1955 – European nations make their currencies convertible to the US dollar (defacto) in response to pressure from the US.

1958 – Currency convertibility of European currencies announced formally. “The [global economic] system begins to sputter after 1958….”

Late 1950s – The Euromarket emerged. . This new capital market entailed the free flow of U.S. dollar- denominated assets without supervision or control by any national government. It expanded substantially over the following three decades. The US and the UK rescinded capital controls on short-term capital flows. Other countries were compelled to rescind their own capital controls because they became too costly to sustain; especially in the light of the rapid growth of multinational corporations (MNCs). MNCs could simply avoid controls by borrowing and lending through foreign affiliates in the Euromarket. MNCs could also shift operations to other countries with looser restrictions so as to preserve their competitiveness. Countries that tried to retain tight controls faced capital outflows and a consequent loss of investment, employment and income.

1960 – The US gold pledge weakened under pressure of the dollar overhang, leading promptly to speculation in the London gold market during the 1960 US presidential election. The volume of hot money circulating in the world’s money markets was increasing.

.....
1964 – The exchange rate for sterling (one pound = $US2.80) became obsolete.
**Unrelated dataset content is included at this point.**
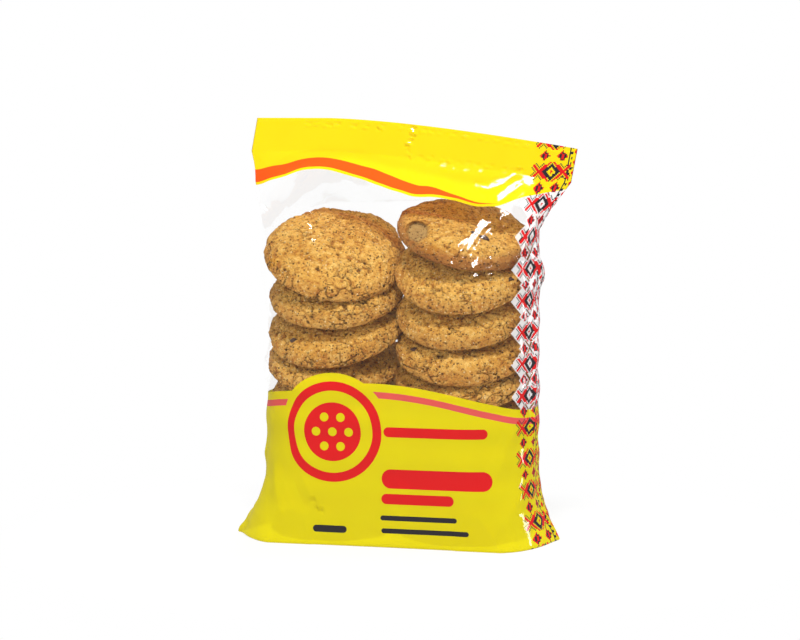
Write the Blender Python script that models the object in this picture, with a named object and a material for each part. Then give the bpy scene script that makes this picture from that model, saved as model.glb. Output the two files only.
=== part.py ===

1967 – The British Pound was the first currency to succumb to international speculation.
....
1990s – a different distribution of risks towards global institution investors, mainly pension funds, in the advanced capital and debt markets.

Myrtle Blackwood said...

Again, this is when I leave off on the large questions that come up in economics.

"When did the housing bubble begin?"

This is a mighty trap for someone like me, who's trying to collate the history of monetary disorder (post WW II).

I don't have the time to try and put this together right now.